** Data extract **
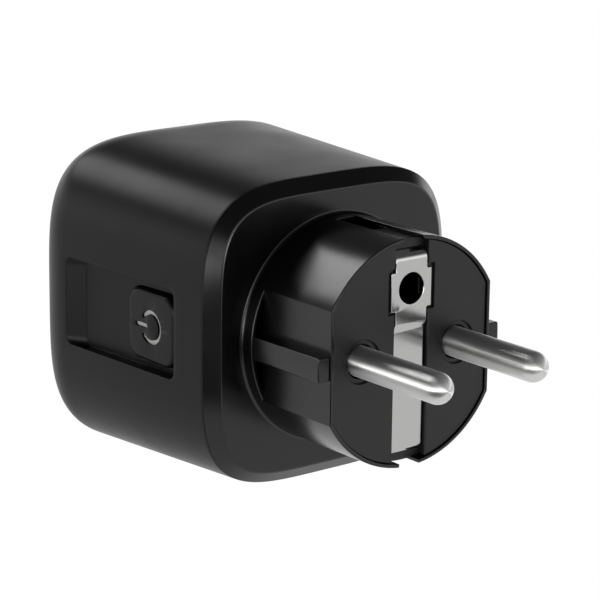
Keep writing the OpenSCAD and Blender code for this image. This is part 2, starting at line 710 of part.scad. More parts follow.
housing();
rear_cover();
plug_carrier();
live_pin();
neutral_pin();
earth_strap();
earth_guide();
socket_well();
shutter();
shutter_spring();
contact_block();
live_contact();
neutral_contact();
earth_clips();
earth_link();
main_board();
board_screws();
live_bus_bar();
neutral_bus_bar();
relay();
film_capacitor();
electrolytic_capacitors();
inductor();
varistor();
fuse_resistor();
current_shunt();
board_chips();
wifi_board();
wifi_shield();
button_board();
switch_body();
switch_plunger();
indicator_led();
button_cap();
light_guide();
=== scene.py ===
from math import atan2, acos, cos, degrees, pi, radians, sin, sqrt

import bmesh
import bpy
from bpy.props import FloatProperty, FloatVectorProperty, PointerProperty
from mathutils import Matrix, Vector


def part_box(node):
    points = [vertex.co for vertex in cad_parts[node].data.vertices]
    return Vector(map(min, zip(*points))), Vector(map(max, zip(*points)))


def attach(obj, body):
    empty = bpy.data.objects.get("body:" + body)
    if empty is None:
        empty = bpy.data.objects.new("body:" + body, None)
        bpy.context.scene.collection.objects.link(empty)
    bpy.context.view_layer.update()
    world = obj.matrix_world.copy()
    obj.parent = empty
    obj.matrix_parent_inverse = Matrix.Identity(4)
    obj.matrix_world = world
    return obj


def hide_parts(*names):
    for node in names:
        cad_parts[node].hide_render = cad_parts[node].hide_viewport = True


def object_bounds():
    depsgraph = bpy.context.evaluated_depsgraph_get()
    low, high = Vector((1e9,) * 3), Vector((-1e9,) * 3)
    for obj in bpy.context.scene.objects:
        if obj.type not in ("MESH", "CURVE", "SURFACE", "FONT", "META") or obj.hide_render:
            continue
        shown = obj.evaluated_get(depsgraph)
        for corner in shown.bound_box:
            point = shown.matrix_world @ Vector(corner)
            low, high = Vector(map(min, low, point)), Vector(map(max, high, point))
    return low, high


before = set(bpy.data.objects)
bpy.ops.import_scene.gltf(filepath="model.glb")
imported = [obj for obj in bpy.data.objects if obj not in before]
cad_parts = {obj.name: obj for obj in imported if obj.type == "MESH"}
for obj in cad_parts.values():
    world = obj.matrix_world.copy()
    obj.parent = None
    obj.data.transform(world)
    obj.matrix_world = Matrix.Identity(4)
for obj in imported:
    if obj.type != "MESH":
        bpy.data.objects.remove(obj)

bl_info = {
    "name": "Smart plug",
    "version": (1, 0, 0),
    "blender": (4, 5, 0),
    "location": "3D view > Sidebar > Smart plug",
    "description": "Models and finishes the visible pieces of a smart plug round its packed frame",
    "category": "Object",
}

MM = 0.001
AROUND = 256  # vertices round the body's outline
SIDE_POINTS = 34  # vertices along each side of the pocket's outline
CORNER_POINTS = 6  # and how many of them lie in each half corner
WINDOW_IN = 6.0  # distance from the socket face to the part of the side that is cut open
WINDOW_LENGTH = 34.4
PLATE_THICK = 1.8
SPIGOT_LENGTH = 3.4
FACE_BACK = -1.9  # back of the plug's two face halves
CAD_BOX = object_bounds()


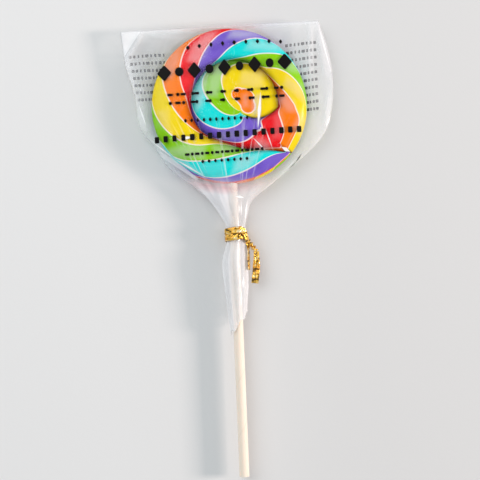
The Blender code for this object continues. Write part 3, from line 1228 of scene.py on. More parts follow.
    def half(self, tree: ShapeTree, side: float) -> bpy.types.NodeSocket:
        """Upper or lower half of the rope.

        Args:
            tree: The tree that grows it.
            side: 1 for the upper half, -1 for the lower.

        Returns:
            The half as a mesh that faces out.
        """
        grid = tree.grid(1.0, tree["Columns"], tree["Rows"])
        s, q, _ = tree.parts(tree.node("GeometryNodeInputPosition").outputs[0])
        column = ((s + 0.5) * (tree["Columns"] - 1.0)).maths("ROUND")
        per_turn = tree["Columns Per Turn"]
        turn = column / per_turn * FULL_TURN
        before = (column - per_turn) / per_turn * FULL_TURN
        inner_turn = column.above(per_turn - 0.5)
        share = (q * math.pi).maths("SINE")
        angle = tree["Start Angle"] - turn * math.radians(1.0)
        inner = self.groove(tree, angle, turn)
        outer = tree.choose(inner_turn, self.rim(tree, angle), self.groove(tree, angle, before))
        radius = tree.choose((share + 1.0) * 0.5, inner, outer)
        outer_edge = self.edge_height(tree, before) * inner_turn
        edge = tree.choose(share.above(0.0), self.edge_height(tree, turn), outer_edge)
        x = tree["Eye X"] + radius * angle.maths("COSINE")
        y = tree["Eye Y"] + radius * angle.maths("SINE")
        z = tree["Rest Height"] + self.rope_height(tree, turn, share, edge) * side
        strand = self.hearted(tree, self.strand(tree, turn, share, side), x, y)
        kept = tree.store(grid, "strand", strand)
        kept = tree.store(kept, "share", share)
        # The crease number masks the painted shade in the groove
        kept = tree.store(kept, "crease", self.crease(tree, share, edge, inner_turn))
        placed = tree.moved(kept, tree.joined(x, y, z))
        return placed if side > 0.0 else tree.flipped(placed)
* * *
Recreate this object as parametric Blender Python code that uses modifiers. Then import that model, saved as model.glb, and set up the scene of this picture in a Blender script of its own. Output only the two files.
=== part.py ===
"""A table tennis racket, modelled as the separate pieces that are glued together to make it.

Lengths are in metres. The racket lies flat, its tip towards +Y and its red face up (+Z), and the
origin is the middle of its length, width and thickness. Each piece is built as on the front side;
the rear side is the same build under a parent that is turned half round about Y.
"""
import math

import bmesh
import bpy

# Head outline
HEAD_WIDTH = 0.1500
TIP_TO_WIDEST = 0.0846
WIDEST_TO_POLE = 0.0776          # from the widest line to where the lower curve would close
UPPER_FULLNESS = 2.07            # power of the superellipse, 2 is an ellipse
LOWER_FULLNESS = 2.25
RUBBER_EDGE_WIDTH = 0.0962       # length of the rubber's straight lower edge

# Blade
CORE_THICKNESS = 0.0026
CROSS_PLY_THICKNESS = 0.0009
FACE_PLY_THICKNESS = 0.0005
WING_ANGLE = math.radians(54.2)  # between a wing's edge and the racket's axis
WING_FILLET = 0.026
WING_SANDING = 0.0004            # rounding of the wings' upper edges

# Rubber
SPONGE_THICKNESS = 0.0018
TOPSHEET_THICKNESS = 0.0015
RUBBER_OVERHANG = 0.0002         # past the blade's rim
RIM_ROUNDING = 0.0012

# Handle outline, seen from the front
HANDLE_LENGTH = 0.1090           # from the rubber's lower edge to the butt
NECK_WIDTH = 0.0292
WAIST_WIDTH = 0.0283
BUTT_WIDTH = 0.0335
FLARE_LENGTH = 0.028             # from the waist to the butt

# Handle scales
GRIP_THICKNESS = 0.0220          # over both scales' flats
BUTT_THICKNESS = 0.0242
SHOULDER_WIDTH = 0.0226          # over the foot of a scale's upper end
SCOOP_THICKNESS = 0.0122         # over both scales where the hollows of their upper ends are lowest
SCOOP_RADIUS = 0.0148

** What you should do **
What do the lines above say from the one containing "Keep writing the" down to the one containing "from math import"? Return them exactly, both end lines included, and only them.

** Exercise output **
Keep writing the OpenSCAD and Blender code for this image. This is part 2, starting at line 710 of part.scad. More parts follow.
housing();
rear_cover();
plug_carrier();
live_pin();
neutral_pin();
earth_strap();
earth_guide();
socket_well();
shutter();
shutter_spring();
contact_block();
live_contact();
neutral_contact();
earth_clips();
earth_link();
main_board();
board_screws();
live_bus_bar();
neutral_bus_bar();
relay();
film_capacitor();
electrolytic_capacitors();
inductor();
varistor();
fuse_resistor();
current_shunt();
board_chips();
wifi_board();
wifi_shield();
button_board();
switch_body();
switch_plunger();
indicator_led();
button_cap();
light_guide();
=== scene.py ===
from math import atan2, acos, cos, degrees, pi, radians, sin, sqrt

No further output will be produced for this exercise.